What the task asks: Repeat all of the material exactly as given.

── Collected data

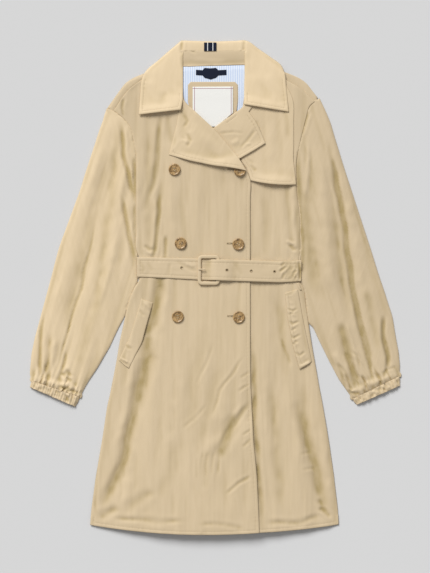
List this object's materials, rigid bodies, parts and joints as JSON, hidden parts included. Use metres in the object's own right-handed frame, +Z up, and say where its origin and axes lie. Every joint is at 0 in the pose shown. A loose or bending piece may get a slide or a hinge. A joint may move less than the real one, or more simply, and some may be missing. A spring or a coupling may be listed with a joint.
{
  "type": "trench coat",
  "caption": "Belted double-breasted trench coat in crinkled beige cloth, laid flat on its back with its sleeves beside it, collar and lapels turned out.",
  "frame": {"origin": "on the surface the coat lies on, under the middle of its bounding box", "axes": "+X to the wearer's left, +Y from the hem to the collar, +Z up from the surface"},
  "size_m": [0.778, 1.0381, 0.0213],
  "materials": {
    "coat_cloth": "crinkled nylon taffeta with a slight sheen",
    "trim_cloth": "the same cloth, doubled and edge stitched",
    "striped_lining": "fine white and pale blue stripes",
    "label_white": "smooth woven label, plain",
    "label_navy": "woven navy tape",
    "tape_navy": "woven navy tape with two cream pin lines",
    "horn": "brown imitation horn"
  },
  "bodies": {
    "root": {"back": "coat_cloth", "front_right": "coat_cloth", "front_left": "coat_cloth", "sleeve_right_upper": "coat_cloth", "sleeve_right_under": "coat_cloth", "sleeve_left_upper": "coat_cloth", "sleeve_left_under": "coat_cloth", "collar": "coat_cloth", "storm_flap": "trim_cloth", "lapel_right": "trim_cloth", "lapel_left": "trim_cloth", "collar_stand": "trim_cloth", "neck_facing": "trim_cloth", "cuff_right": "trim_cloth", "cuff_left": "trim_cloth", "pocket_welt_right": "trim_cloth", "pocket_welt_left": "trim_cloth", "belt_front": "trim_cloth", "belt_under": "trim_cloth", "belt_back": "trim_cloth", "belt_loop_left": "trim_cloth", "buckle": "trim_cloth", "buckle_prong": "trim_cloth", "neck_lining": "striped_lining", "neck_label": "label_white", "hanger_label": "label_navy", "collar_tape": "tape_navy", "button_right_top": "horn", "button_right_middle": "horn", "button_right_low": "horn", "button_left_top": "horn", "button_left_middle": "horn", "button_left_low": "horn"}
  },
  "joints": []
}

────

Task answer:
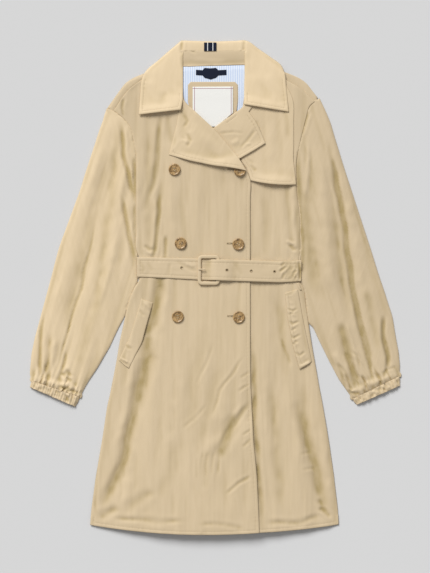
List this object's materials, rigid bodies, parts and joints as JSON, hidden parts included. Use metres in the object's own right-handed frame, +Z up, and say where its origin and axes lie. Every joint is at 0 in the pose shown. A loose or bending piece may get a slide or a hinge. A joint may move less than the real one, or more simply, and some may be missing. A spring or a coupling may be listed with a joint.
{
  "type": "trench coat",
  "caption": "Belted double-breasted trench coat in crinkled beige cloth, laid flat on its back with its sleeves beside it, collar and lapels turned out.",
  "frame": {"origin": "on the surface the coat lies on, under the middle of its bounding box", "axes": "+X to the wearer's left, +Y from the hem to the collar, +Z up from the surface"},
  "size_m": [0.778, 1.0381, 0.0213],
  "materials": {
    "coat_cloth": "crinkled nylon taffeta with a slight sheen",
    "trim_cloth": "the same cloth, doubled and edge stitched",
    "striped_lining": "fine white and pale blue stripes",
    "label_white": "smooth woven label, plain",
    "label_navy": "woven navy tape",
    "tape_navy": "woven navy tape with two cream pin lines",
    "horn": "brown imitation horn"
  },
  "bodies": {
    "root": {"back": "coat_cloth", "front_right": "coat_cloth", "front_left": "coat_cloth", "sleeve_right_upper": "coat_cloth", "sleeve_right_under": "coat_cloth", "sleeve_left_upper": "coat_cloth", "sleeve_left_under": "coat_cloth", "collar": "coat_cloth", "storm_flap": "trim_cloth", "lapel_right": "trim_cloth", "lapel_left": "trim_cloth", "collar_stand": "trim_cloth", "neck_facing": "trim_cloth", "cuff_right": "trim_cloth", "cuff_left": "trim_cloth", "pocket_welt_right": "trim_cloth", "pocket_welt_left": "trim_cloth", "belt_front": "trim_cloth", "belt_under": "trim_cloth", "belt_back": "trim_cloth", "belt_loop_left": "trim_cloth", "buckle": "trim_cloth", "buckle_prong": "trim_cloth", "neck_lining": "striped_lining", "neck_label": "label_white", "hanger_label": "label_navy", "collar_tape": "tape_navy", "button_right_top": "horn", "button_right_middle": "horn", "button_right_low": "horn", "button_left_top": "horn", "button_left_middle": "horn", "button_left_low": "horn"}
  },
  "joints": []
}